Copy each line with the word "slide" in it.

Supplied data:
——
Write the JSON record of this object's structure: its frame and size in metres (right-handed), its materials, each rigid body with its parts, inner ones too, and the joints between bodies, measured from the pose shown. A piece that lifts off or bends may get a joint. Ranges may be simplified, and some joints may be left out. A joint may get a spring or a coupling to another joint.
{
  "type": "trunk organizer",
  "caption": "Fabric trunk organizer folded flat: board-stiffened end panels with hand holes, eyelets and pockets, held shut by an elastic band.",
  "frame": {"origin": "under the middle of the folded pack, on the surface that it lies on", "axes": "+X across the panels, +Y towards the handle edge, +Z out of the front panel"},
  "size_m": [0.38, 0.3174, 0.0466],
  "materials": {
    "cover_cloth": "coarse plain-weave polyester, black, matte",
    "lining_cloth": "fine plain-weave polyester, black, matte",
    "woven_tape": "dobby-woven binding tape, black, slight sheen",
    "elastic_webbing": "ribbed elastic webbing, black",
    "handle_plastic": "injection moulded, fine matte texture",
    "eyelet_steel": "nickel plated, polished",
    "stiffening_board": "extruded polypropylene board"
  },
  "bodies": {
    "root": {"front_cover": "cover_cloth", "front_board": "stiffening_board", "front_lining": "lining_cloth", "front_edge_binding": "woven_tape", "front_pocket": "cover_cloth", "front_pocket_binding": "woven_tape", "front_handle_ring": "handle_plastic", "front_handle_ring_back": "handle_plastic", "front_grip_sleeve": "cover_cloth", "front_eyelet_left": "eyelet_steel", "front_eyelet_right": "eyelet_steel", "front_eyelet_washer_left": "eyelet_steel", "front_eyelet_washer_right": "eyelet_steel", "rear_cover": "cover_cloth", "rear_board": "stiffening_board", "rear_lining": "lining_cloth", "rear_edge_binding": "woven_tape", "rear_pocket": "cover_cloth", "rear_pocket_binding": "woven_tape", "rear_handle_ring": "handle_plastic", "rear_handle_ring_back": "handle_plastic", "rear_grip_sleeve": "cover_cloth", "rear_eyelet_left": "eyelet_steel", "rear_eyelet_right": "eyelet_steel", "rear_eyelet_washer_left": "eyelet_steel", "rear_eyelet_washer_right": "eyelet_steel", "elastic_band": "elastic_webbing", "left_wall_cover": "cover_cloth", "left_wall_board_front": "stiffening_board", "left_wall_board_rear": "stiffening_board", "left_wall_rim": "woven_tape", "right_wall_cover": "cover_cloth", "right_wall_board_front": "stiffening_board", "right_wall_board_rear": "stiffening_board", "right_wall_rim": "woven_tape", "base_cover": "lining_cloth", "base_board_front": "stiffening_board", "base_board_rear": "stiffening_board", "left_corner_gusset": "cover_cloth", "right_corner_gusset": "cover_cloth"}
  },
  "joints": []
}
——
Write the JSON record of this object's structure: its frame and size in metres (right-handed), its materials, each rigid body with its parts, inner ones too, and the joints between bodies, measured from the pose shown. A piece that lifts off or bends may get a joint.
——
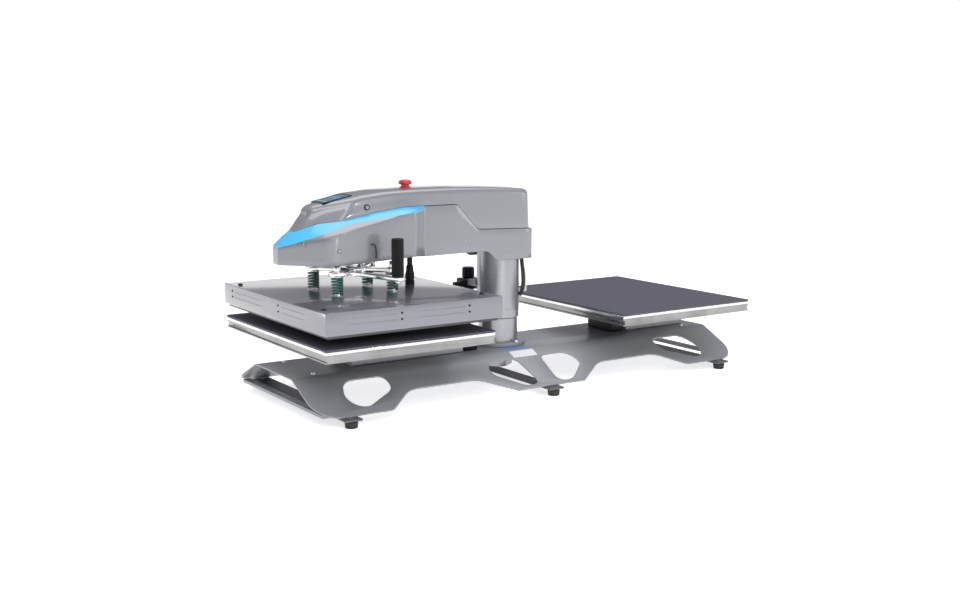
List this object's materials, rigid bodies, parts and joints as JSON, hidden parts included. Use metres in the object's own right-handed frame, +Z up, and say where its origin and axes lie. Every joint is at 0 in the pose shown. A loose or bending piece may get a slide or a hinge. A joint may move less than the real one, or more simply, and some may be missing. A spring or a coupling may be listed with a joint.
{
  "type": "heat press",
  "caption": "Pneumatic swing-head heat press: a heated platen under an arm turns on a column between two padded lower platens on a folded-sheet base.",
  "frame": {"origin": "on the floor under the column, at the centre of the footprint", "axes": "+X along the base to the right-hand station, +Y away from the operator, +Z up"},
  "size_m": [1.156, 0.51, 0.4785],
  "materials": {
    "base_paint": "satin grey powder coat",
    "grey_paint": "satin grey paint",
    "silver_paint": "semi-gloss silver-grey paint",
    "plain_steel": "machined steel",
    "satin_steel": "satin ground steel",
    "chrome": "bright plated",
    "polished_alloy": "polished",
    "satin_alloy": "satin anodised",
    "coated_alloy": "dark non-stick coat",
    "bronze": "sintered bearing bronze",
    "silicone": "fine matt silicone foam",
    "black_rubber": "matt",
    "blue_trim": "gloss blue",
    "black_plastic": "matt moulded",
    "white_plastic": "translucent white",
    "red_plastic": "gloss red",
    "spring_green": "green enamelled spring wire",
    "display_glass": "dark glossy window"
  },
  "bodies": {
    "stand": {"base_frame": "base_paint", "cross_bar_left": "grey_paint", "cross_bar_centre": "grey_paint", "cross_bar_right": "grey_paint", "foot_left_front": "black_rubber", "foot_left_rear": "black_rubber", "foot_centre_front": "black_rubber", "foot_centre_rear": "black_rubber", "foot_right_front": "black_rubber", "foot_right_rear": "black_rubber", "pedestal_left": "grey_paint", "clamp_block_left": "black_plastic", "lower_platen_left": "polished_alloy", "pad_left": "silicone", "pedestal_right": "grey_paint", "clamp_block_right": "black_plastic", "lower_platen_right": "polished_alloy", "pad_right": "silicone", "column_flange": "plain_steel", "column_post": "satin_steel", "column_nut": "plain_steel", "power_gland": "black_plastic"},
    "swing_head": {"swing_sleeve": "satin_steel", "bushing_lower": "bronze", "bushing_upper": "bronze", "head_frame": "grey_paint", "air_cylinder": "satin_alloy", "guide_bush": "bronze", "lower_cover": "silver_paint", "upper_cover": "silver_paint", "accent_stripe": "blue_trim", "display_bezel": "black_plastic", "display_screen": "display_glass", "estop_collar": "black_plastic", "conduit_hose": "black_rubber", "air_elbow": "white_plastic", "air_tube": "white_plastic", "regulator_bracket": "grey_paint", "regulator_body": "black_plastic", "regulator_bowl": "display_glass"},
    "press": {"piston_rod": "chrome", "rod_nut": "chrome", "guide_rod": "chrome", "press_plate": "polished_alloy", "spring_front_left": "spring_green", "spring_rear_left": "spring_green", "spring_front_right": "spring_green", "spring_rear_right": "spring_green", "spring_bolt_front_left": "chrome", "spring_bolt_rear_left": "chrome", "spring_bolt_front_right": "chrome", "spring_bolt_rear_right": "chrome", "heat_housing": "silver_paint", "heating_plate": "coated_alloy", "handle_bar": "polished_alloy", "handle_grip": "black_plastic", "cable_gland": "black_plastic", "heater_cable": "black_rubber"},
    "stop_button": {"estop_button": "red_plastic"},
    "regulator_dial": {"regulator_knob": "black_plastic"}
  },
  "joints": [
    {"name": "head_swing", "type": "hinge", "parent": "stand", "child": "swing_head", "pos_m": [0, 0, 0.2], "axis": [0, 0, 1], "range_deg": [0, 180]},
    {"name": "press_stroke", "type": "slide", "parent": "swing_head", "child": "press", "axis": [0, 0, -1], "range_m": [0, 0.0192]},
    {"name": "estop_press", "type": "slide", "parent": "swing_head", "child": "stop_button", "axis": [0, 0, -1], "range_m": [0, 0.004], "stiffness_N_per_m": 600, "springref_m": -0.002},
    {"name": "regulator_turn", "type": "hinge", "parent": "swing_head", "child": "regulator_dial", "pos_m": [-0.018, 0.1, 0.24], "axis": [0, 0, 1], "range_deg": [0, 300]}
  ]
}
——
Task answer:
List this object's materials, rigid bodies, parts and joints as JSON, hidden parts included. Use metres in the object's own right-handed frame, +Z up, and say where its origin and axes lie. Every joint is at 0 in the pose shown. A loose or bending piece may get a slide or a hinge. A joint may move less than the real one, or more simply, and some may be missing. A spring or a coupling may be listed with a joint.
    {"name": "press_stroke", "type": "slide", "parent": "swing_head", "child": "press", "axis": [0, 0, -1], "range_m": [0, 0.0192]},
    {"name": "estop_press", "type": "slide", "parent": "swing_head", "child": "stop_button", "axis": [0, 0, -1], "range_m": [0, 0.004], "stiffness_N_per_m": 600, "springref_m": -0.002},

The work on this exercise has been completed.